— start Task input —

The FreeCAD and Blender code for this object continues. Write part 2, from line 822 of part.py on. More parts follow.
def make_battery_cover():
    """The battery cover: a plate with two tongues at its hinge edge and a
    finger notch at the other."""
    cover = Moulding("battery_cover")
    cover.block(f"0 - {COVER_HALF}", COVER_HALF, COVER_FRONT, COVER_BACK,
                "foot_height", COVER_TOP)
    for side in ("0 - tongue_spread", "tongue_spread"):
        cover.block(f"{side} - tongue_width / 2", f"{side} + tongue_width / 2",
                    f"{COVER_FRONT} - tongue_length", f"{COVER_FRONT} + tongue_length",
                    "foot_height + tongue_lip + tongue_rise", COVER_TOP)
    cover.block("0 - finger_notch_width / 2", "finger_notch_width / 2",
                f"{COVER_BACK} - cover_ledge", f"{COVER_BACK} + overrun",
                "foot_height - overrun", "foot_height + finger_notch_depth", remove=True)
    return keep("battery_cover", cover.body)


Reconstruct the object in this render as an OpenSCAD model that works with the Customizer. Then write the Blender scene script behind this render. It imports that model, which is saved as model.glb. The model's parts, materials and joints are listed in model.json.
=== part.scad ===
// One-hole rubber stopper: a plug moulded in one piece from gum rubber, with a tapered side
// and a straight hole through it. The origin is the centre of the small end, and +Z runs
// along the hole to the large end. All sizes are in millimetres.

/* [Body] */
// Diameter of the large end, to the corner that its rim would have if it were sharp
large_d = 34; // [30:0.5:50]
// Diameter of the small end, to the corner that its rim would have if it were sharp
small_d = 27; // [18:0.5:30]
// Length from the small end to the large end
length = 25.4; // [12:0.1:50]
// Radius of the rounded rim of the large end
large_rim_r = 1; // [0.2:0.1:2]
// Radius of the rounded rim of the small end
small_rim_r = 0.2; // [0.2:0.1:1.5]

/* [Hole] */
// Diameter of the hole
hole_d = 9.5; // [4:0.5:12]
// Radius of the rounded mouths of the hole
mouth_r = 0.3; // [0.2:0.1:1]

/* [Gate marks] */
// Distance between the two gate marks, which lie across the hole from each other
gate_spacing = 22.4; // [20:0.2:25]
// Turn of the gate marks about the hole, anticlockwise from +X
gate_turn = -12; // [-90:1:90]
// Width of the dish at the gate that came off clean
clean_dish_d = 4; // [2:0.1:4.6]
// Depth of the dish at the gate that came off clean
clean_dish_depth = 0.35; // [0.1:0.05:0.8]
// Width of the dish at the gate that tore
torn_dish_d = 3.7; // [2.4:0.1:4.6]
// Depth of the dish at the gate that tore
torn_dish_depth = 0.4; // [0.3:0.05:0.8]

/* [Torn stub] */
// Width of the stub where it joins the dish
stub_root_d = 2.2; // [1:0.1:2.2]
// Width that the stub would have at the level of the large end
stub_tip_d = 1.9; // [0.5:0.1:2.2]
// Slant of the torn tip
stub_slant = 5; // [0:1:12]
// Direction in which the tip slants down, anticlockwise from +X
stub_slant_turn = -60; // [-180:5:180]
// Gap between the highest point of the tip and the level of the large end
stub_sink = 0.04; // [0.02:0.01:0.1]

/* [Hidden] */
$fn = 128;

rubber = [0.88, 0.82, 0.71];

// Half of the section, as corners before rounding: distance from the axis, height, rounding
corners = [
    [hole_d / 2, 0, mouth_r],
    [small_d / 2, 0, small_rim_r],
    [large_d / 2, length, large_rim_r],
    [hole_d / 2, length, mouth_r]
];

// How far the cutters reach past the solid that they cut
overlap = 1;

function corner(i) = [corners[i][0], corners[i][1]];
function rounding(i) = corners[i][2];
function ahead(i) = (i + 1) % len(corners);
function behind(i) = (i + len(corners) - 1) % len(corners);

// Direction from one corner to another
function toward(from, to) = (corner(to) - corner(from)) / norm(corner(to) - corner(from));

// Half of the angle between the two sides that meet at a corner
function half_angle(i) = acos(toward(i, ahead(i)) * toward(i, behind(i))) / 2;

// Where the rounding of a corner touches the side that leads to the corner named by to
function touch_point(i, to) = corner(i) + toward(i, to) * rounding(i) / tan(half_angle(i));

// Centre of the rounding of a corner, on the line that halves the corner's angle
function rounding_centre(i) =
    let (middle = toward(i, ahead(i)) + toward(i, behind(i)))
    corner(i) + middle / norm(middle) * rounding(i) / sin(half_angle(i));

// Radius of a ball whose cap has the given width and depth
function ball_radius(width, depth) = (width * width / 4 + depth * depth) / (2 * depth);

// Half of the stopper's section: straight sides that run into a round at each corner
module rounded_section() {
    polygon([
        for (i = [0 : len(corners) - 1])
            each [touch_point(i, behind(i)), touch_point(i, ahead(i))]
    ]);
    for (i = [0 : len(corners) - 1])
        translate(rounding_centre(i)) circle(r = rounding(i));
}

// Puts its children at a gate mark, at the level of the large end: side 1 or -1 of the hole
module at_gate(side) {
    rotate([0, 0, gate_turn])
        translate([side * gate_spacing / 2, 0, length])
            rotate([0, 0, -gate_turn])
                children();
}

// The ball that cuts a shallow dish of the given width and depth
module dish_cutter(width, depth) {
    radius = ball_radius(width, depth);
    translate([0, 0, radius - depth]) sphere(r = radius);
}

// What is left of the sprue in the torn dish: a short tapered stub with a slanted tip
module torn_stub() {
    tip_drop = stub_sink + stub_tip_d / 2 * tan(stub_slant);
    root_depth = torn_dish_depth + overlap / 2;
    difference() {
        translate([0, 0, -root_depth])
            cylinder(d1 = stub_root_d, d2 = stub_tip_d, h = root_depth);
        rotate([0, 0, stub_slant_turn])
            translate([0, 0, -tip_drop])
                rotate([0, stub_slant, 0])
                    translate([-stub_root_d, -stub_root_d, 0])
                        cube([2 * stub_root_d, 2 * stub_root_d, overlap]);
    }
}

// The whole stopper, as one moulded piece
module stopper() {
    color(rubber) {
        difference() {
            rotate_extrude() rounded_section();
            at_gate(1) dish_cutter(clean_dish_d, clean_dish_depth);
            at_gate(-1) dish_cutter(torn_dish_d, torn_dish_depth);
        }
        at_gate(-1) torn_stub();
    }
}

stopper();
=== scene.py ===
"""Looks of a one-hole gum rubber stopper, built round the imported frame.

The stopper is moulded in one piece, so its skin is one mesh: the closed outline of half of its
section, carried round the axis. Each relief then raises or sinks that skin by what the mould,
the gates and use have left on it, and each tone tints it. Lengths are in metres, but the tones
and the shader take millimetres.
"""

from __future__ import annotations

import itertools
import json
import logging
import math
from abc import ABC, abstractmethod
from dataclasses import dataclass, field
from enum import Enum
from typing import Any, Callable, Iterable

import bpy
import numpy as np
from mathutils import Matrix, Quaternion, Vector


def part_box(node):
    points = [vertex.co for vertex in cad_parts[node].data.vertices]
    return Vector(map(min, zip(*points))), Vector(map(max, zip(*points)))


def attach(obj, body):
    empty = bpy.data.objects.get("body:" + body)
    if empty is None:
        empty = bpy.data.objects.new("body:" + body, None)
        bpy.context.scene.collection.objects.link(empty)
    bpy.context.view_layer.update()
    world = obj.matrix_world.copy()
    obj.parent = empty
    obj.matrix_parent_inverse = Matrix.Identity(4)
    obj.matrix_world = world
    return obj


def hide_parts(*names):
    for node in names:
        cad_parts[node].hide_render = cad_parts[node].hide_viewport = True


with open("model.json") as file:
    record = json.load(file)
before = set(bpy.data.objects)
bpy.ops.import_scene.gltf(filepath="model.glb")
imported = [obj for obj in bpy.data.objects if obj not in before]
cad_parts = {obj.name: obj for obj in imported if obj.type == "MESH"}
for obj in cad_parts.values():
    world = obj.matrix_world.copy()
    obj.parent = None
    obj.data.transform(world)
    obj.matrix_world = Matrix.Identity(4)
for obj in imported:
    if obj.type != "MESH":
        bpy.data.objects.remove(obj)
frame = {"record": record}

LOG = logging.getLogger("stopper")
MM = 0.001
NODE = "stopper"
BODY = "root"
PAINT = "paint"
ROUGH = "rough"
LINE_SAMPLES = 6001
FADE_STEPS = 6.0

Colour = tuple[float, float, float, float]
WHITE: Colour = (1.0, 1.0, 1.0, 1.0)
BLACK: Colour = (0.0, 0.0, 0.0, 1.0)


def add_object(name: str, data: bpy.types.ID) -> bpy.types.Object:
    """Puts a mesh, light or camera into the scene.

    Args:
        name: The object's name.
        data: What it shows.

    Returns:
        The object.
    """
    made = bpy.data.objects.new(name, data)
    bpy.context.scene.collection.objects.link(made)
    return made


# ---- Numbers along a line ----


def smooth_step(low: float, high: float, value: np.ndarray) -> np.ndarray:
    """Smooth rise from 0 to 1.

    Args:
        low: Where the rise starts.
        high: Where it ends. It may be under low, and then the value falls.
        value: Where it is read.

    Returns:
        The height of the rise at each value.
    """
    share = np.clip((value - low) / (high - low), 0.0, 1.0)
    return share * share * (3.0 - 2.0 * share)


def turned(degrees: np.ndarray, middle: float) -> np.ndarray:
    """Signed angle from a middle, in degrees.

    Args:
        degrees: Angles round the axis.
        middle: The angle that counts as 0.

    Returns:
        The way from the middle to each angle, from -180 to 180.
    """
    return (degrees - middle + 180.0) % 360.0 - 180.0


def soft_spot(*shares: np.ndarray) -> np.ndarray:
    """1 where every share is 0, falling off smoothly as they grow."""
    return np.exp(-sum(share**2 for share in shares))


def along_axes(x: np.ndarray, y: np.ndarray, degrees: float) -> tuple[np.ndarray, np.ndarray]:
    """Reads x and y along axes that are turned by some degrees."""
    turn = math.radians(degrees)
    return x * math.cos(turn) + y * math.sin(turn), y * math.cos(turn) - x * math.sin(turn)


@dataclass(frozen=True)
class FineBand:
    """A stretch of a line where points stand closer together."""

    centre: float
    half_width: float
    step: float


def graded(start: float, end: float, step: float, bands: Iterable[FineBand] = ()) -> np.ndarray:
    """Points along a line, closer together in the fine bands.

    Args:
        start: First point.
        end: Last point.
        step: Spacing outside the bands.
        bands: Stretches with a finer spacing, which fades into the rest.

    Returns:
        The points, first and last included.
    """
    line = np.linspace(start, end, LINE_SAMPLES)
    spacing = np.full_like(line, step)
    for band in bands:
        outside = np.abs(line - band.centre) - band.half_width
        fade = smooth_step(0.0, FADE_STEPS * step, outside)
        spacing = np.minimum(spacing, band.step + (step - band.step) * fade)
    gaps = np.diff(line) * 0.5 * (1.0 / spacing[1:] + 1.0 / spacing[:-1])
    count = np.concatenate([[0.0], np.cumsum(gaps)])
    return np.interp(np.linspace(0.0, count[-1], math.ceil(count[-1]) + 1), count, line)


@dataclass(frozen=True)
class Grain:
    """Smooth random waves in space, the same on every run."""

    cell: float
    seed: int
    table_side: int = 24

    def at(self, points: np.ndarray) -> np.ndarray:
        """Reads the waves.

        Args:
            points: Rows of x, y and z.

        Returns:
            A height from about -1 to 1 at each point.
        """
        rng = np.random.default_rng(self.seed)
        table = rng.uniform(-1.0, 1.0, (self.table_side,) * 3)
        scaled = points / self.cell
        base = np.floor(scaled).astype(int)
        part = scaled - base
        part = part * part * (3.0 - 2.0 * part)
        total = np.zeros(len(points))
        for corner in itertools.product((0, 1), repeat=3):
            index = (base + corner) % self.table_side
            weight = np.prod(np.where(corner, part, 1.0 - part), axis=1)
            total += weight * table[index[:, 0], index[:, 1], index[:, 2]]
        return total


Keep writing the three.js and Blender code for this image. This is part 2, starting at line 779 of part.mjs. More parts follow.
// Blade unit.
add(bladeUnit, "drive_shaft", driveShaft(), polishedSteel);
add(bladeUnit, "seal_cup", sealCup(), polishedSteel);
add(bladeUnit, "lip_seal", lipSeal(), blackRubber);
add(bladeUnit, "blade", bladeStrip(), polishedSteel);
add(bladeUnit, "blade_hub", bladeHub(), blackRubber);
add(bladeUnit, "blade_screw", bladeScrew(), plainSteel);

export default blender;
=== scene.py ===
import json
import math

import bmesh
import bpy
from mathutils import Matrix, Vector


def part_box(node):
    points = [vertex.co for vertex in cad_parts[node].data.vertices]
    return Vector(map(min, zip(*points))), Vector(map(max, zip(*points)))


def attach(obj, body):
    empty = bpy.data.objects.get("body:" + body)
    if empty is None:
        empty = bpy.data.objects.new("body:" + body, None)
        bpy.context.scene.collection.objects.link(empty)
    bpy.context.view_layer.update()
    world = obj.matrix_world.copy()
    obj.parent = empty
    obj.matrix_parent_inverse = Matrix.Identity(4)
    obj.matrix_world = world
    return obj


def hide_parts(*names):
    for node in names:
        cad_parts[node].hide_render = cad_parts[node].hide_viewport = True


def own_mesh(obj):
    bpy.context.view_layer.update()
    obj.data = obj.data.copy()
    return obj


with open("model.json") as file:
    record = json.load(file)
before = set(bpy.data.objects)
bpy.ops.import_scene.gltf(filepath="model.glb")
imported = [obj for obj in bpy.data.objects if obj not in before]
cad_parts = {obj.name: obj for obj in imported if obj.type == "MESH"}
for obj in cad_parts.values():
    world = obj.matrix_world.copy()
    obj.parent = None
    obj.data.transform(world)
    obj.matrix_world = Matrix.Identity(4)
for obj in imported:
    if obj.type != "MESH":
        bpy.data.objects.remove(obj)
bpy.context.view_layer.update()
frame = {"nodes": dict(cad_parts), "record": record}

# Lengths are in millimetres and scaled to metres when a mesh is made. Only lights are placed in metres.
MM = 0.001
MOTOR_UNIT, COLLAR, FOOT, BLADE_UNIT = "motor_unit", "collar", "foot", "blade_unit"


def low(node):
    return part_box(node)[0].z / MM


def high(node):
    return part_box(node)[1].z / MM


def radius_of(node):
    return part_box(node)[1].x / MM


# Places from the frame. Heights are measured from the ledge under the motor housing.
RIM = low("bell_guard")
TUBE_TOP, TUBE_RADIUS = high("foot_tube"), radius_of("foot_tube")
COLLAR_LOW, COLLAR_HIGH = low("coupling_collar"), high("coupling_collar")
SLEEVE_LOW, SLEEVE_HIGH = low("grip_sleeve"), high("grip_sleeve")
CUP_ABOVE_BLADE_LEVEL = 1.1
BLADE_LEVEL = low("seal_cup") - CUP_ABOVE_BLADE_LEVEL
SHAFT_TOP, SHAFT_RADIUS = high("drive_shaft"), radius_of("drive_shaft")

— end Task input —

__Work to complete__. Start at the line with "one moulded piece" and stop after the line with "from mathutils import Matrix, Quaternion, Vector". Repeat exactly the lines in that range.

__Exercise result__.
// The whole stopper, as one moulded piece
module stopper() {
    color(rubber) {
        difference() {
            rotate_extrude() rounded_section();
            at_gate(1) dish_cutter(clean_dish_d, clean_dish_depth);
            at_gate(-1) dish_cutter(torn_dish_d, torn_dish_depth);
        }
        at_gate(-1) torn_stub();
    }
}

stopper();
=== scene.py ===
"""Looks of a one-hole gum rubber stopper, built round the imported frame.

The stopper is moulded in one piece, so its skin is one mesh: the closed outline of half of its
section, carried round the axis. Each relief then raises or sinks that skin by what the mould,
the gates and use have left on it, and each tone tints it. Lengths are in metres, but the tones
and the shader take millimetres.
"""

from __future__ import annotations

import itertools
import json
import logging
import math
from abc import ABC, abstractmethod
from dataclasses import dataclass, field
from enum import Enum
from typing import Any, Callable, Iterable

import bpy
import numpy as np
from mathutils import Matrix, Quaternion, Vector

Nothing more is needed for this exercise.